-- Start of DATA LINES --

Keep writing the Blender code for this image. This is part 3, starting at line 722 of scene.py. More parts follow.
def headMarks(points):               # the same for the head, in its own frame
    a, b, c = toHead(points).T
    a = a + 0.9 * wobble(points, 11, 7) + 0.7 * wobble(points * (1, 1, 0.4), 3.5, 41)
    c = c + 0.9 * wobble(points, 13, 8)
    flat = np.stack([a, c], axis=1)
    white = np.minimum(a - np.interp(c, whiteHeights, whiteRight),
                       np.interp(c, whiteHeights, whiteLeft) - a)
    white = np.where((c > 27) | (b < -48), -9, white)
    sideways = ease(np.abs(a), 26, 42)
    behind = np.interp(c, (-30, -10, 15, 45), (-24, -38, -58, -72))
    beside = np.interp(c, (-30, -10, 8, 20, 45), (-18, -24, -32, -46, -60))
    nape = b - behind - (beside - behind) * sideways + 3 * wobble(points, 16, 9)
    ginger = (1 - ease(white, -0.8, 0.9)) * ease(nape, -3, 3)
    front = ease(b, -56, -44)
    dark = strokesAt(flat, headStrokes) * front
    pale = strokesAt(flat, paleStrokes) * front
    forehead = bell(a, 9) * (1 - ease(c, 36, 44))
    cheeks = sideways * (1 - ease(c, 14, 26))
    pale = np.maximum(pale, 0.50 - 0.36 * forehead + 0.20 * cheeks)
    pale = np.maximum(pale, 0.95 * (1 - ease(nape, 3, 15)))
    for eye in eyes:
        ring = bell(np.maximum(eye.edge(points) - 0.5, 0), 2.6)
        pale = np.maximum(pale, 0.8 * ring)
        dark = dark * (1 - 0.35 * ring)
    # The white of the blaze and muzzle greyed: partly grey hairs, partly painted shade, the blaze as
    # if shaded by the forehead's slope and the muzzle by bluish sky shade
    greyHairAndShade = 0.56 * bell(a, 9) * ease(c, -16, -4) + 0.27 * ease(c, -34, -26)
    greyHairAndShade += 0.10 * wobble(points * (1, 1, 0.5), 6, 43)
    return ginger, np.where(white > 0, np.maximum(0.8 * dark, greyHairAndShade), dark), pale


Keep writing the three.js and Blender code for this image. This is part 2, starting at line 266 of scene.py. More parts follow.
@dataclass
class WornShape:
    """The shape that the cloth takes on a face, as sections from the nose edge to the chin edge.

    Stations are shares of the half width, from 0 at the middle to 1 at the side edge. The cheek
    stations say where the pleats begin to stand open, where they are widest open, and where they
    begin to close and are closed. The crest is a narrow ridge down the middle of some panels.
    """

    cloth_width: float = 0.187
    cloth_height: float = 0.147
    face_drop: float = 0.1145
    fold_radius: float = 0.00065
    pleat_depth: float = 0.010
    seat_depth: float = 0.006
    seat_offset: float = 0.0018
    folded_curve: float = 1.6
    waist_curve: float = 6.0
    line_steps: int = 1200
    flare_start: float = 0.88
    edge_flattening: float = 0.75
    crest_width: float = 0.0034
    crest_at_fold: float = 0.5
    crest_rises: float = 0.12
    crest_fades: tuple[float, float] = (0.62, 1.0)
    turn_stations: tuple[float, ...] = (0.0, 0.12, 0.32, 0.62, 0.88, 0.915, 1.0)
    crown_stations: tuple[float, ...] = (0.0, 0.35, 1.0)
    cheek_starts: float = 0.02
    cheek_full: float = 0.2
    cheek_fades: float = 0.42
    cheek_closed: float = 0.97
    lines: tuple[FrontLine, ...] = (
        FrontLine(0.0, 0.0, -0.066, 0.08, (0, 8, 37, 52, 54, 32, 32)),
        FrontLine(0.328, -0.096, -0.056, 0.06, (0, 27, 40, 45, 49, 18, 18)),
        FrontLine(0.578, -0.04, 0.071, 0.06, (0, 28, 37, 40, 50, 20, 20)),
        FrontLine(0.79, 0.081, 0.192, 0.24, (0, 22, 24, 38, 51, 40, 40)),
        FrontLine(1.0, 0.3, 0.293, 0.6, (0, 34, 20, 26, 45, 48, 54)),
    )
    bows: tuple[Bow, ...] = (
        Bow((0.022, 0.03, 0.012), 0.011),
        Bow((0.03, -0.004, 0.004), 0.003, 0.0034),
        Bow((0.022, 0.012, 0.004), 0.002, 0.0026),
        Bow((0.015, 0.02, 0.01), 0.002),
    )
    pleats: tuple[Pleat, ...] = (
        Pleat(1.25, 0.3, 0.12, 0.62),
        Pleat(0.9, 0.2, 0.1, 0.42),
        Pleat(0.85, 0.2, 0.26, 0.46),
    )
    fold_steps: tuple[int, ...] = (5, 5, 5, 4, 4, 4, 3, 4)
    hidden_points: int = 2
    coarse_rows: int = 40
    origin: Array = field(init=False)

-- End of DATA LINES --

AIM OF THE EXERCISE:
In the entries above, find every line with the word "writing" and list it.

THE RESPONSE:
Keep writing the Blender code for this image. This is part 3, starting at line 722 of scene.py. More parts follow.
Keep writing the three.js and Blender code for this image. This is part 2, starting at line 266 of scene.py. More parts follow.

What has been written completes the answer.